Tuesday, February 28, 2017

Progress Diary: End in Sight

Project: Fury of the Falcon, Book 5, Falcons Saga

Entry #22

Wow, I haven't blogged at all this year??? Whoops. Time flies when you're writing. I can't remember the last time I've been so focused. Er, college? The past three or so weeks have been like viewing the world down a tube.

I am so close to finishing this six-year-long novel project that my head is spinning! Like, literally, one chapter and a bit to go. I survived writing all those deaths and the endgame nightmare, and now I'm tying up the final details. What do I include? What do I omit? It's difficult balancing the pacing -- moving the ending along but not letting it feel rushed. Editing this may be a nightmare. But that's for later.
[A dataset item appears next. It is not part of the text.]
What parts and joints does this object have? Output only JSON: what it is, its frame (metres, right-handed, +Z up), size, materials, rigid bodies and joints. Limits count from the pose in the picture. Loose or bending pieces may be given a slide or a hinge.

Getting Carah on her way and closing the entire story is all that remains. Can hardly believe it. Makes me lightheaded thinking about it.

One more week? Two?



Saturday, December 24, 2016

How Many Novels Are In A Laptop?


And how many tears are shed when a novelist's laptop breathes its last?

The Scenario:

Guild Night with my gaming friends. Voice chatting on Discord. Laughing, conversing, having a great 'ol time. Then WHAM! The whir of hard drive dies. Monitor goes black. Chat cut off. Instantaneous death. I looked to the overhead lights. They are still on. Then I remember I have battery backup for my computer. This should not have happened.

The Panic:

It's over. We had been trying to hold this laptop together with figurative duct tape for the past year. Nausea wells as I realize it's time to dish out my savings and buy a new system. I'm still cringing over the size of that check.

The New Baby:

So yesterday my husband drove to the store to pick up the laptop we chose. I felt like he was bringing home a new baby from the orphanage. I want to love it. But I'm suspicious. Will it work as wonderfully as the old one did in the good days?
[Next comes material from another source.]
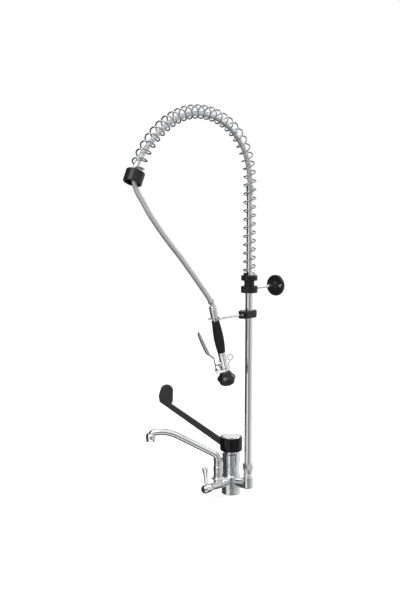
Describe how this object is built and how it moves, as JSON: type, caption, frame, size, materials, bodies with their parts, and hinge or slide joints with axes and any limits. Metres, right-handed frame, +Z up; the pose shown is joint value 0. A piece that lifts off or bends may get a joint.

In truth, I should compare it to meeting a new coworker. A coworker I will be sharing my office with. Which means nearly every waking moment for the next x number of years. Will this machine be an able writing partner?

Here she is. My new writing partner. Overpowered for gaming. She looks like a race car, don't you think?

The Tally:

At dinner last night, I got to calculating. I purchased my old system with the royalties earned from the first two books of the Falcons Saga. I wrote Books 3 and 4 on that laptop, and well, half of Book 5. That took about 4 years (of heavy writing and heavy gaming) before the old dear was worn out.

So, this made me wonder how many novels are lurking in this new laptop? Two? Three? Four? That's the fun side.

The scary side is that those unwritten novels have to sell enough for me to buy yet a new system when this one croaks. A vicious cycle. So I feel like, now, I'm writing to keep a laptop on the table. Gross.

The Question:

Anyway, I'm curious. How many stories, novels, and poems has your current system helped you write? Are you attached to your system in an emotional way, like I am?

Friday, December 16, 2016

Thursday, December 1, 2016

Review: NEVERNIGHT by Jay Kristoff



Blurb:

In a land where three suns almost never set, a fledgling killer joins a school of assassins, seeking vengeance against the powers who destroyed her family.

Daughter of an executed traitor, Mia Corvere is barely able to escape her father’s failed rebellion with her life. Alone and friendless, she hides in a city built from the bones of a dead god, hunted by the Senate and her father’s former comrades. But her gift for speaking with the shadows leads her to the door of a retired killer, and a future she never imagined.

Now, a sixteen year old Mia is apprenticed to the deadliest flock of assassins in the entire Republic ― the Red Church. Treachery and trials await her with the Church’s halls, and to fail is to die. But if she survives to initiation, Mia will be inducted among the chosen of the Lady of Blessed Murder, and one step closer to the only thing she desires.

Revenge.

~Amazon

Review:

I utterly adored Jay Kristoff's Nevernight. Could not put it down. It usually takes me a couple months to complete a novel, but I read the last half of Nevernight while on a vacay last week. It didn't even occur to me that there was a television in the room and that I could watch it. That's how captivated I was by Mia and Tric and the rest of this bloody crew.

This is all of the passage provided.